GIVEN EXERCISE – Start at the line containing "dial_ring()" and stop at the line containing "record = json.load(file)"; copy those lines exactly, both ends included, and no others.

◆ ◆ ◆ ◆ ◆ ◆ ◆

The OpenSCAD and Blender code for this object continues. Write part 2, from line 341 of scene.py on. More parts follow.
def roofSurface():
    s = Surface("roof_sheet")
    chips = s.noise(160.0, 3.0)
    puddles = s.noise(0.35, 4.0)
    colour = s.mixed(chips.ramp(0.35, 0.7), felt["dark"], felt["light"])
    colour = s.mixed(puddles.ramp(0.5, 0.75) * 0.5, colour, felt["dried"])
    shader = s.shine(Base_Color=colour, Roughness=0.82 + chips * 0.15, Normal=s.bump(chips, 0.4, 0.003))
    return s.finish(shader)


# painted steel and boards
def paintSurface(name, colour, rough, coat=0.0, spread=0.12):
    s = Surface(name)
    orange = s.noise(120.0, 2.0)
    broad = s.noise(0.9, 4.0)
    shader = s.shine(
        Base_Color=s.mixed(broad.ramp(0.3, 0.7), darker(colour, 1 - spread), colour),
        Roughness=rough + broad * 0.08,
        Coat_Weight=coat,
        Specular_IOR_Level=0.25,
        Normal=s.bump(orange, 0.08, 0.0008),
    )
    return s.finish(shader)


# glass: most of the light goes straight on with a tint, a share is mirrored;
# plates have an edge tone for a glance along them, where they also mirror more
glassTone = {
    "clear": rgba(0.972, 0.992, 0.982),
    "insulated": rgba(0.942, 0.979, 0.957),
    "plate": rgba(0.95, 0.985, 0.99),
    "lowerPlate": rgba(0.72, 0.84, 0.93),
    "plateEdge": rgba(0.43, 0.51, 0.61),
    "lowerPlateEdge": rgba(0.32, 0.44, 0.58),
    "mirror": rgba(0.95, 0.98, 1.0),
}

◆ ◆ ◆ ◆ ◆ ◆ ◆

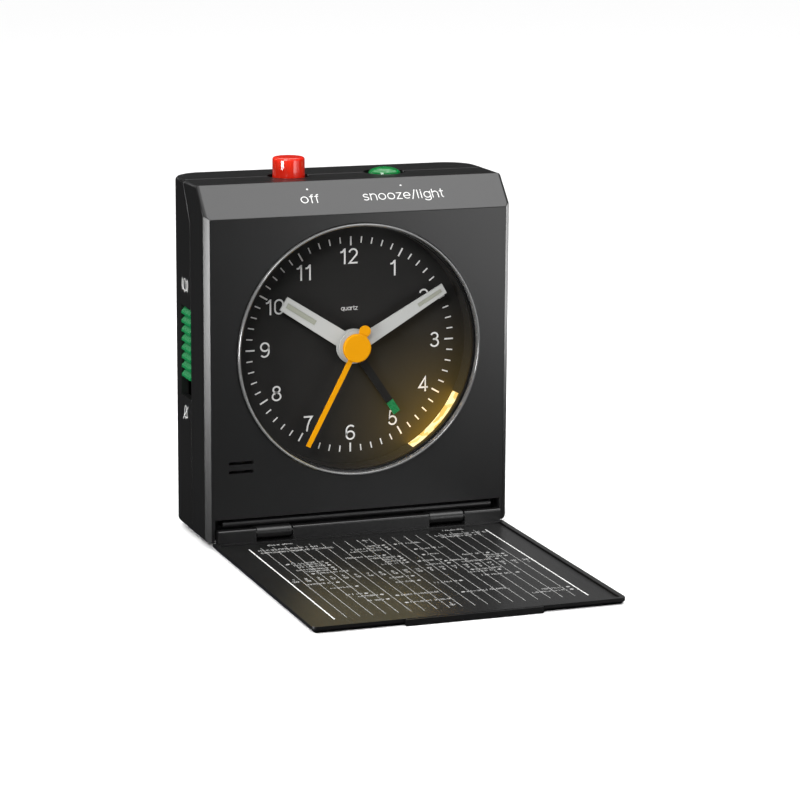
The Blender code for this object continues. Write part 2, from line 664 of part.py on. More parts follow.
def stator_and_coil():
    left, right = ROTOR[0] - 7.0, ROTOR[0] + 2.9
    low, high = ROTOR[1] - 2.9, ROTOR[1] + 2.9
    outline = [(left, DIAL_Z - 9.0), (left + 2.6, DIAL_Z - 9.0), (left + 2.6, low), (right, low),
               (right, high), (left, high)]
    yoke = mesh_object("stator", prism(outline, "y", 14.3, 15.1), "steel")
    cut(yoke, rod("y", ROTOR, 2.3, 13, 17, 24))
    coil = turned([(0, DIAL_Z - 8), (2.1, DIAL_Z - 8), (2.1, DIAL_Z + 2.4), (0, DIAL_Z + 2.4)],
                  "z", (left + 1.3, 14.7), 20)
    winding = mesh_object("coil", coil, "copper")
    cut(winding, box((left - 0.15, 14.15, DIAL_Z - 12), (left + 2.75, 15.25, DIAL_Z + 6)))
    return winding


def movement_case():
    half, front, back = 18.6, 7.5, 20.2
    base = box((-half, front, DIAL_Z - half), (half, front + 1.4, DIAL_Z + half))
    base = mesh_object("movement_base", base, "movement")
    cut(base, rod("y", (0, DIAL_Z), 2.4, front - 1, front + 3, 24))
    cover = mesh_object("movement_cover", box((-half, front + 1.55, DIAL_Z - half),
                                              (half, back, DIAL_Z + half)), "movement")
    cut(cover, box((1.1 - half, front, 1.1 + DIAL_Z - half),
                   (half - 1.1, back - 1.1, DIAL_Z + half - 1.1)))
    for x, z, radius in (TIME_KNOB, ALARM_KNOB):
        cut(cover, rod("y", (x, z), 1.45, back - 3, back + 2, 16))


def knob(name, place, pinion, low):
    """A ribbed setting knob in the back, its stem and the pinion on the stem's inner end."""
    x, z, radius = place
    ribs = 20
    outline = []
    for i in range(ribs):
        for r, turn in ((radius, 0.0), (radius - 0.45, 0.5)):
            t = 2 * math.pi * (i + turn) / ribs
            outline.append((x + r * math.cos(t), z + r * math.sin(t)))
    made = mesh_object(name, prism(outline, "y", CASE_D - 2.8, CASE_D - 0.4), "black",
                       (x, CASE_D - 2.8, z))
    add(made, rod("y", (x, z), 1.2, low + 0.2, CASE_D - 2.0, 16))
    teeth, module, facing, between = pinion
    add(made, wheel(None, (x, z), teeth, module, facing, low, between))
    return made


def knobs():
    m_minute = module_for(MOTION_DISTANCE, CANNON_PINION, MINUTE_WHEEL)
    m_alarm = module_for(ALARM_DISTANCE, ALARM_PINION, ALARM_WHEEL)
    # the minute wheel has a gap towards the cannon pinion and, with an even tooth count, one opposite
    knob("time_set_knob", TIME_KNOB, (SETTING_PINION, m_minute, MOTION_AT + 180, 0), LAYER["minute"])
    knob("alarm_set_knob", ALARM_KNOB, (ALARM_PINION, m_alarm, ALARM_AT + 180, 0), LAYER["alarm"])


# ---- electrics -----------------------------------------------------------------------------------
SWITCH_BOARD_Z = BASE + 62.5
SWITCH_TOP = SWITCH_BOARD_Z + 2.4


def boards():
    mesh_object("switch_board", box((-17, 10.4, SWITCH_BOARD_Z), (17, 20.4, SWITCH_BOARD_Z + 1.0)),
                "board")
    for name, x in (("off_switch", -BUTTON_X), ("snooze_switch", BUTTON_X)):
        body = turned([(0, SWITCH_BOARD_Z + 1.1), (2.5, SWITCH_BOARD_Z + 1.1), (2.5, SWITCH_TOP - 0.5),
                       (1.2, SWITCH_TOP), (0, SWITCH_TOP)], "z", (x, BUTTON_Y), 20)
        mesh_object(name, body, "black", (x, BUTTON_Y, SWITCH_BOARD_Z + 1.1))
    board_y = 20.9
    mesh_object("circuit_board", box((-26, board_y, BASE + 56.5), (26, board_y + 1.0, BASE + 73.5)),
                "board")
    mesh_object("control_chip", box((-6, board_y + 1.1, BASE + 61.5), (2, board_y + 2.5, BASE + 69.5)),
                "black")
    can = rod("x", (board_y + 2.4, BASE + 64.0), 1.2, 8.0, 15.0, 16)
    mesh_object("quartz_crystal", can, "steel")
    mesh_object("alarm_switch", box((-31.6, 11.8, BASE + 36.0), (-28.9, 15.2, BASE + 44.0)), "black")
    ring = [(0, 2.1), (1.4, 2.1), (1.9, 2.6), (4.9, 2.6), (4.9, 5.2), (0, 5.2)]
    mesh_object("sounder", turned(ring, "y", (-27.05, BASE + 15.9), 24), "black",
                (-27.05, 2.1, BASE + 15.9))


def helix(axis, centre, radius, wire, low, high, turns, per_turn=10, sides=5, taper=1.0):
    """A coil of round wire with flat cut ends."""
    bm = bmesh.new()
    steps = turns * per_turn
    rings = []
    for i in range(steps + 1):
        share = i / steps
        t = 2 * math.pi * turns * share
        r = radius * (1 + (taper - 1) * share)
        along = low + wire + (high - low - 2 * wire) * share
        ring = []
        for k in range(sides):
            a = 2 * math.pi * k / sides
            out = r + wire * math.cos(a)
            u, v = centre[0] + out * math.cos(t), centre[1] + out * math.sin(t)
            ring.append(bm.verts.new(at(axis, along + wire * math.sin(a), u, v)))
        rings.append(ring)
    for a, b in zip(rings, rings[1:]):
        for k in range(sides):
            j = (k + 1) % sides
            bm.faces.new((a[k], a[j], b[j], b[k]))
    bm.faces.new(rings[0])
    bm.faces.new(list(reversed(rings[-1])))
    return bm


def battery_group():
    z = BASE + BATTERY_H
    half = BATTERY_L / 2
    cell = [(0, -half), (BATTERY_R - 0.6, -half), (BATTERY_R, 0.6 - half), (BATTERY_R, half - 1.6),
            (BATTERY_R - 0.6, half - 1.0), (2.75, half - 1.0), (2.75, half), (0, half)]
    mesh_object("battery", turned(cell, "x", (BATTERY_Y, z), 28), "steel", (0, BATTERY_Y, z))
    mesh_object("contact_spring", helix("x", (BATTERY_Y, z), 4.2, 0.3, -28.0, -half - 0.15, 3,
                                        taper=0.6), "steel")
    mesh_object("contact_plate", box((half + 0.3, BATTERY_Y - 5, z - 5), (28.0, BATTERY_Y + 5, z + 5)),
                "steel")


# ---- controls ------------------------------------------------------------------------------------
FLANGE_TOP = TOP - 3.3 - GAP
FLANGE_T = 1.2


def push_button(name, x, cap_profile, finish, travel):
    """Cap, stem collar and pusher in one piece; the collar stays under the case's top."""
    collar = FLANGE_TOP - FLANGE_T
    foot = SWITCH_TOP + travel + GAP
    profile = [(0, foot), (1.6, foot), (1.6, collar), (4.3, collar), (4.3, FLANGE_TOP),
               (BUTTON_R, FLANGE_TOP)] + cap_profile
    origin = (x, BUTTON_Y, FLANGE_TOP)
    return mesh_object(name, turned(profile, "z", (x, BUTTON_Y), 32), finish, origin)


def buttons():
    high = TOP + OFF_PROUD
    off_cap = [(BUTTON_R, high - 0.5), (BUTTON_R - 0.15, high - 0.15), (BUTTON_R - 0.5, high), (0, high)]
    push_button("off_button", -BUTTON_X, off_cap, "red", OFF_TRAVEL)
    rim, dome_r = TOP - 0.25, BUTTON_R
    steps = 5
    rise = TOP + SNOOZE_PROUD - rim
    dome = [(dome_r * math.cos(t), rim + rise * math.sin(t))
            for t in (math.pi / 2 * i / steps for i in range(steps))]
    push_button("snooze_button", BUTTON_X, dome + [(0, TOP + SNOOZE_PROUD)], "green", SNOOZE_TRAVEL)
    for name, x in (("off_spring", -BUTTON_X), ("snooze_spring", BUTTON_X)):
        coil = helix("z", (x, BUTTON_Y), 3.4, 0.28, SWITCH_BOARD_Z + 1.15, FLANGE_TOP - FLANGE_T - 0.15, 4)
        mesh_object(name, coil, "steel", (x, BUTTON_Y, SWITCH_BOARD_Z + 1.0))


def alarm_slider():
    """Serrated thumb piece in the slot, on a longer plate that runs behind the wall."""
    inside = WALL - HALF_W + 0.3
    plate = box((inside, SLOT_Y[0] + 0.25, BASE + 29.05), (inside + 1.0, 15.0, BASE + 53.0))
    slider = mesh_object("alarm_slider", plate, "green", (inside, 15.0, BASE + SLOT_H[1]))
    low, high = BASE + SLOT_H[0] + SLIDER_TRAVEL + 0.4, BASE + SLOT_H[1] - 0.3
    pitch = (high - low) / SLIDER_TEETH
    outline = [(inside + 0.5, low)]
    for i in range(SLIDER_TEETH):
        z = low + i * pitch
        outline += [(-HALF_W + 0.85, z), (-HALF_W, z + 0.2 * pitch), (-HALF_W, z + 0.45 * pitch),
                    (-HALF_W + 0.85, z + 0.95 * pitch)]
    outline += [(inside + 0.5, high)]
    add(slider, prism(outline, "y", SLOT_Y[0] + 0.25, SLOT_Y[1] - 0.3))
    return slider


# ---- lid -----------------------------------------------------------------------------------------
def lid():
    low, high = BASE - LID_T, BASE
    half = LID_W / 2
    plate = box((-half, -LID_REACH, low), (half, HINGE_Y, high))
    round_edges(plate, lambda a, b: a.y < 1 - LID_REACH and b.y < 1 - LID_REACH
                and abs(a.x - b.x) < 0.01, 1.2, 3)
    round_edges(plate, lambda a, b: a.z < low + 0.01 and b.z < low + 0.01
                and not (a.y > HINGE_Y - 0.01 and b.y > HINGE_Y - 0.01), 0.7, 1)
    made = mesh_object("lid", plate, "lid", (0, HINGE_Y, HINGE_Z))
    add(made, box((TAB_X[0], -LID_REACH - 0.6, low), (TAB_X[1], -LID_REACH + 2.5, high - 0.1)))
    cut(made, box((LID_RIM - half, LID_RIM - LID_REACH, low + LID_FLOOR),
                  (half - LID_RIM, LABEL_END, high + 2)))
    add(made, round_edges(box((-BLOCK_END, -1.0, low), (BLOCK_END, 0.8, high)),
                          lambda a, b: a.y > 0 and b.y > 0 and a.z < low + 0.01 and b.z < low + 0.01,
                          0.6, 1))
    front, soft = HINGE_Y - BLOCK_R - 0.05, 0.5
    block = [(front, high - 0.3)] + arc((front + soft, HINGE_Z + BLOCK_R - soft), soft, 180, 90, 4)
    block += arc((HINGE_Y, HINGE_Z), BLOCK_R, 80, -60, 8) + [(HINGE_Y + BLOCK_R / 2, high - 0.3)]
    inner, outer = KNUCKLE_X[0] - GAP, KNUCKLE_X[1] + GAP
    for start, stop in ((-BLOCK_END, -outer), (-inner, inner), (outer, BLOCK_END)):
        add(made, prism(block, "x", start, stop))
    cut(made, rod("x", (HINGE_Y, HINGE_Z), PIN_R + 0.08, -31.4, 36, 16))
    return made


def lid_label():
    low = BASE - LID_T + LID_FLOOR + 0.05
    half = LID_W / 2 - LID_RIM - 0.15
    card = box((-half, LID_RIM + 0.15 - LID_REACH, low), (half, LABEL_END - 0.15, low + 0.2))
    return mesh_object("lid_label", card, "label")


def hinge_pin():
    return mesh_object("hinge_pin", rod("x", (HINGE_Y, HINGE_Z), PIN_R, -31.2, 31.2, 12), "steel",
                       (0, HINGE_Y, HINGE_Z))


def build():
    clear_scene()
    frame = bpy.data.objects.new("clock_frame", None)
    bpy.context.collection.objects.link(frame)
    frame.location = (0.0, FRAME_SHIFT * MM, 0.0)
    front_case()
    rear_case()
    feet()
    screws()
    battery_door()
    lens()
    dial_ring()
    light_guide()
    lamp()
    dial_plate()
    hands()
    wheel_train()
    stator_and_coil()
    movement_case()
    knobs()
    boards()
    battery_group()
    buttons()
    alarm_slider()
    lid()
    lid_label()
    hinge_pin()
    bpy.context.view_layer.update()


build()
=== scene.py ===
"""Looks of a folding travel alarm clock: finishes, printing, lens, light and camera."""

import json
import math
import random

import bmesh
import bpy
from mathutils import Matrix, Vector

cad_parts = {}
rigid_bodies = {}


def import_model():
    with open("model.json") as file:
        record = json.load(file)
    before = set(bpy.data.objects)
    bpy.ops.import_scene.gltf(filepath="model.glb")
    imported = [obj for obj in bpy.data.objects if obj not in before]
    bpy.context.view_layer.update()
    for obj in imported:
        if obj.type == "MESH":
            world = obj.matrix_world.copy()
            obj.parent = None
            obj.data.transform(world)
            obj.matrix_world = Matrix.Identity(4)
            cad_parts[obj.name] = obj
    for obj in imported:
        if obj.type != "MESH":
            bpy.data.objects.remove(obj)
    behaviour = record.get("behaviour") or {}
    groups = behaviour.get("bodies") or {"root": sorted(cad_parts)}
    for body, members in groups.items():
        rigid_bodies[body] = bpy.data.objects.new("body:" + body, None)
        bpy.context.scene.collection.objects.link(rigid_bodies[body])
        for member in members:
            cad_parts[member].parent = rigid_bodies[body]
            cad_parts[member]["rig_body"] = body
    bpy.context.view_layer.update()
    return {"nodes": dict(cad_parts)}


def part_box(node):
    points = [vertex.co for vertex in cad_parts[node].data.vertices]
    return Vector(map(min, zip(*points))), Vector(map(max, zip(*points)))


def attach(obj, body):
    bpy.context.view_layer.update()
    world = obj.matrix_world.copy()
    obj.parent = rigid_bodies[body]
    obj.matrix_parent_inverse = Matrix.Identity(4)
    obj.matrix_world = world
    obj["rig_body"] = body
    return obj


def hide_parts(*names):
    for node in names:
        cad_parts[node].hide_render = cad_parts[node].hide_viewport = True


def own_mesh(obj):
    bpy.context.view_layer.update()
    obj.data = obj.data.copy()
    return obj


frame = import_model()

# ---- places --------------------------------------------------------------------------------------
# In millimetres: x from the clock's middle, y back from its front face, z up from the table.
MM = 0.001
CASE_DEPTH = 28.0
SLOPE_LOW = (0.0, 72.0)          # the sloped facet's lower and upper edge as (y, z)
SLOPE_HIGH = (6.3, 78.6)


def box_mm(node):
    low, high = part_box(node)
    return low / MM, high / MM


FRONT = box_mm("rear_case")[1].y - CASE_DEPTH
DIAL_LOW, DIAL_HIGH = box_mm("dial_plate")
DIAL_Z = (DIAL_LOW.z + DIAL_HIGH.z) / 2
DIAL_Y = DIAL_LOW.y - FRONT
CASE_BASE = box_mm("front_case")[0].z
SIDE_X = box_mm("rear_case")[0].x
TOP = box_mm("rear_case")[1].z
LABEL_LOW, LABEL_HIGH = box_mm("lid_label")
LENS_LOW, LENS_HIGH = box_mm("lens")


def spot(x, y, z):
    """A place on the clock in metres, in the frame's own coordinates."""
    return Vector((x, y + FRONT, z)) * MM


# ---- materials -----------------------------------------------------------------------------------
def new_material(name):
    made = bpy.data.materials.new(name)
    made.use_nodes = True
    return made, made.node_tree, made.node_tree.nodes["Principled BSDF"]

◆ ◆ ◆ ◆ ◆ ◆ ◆

FINISHED TASK –
    dial_ring()
    light_guide()
    lamp()
    dial_plate()
    hands()
    wheel_train()
    stator_and_coil()
    movement_case()
    knobs()
    boards()
    battery_group()
    buttons()
    alarm_slider()
    lid()
    lid_label()
    hinge_pin()
    bpy.context.view_layer.update()


build()
=== scene.py ===
"""Looks of a folding travel alarm clock: finishes, printing, lens, light and camera."""

import json
import math
import random

import bmesh
import bpy
from mathutils import Matrix, Vector

cad_parts = {}
rigid_bodies = {}


def import_model():
    with open("model.json") as file:
        record = json.load(file)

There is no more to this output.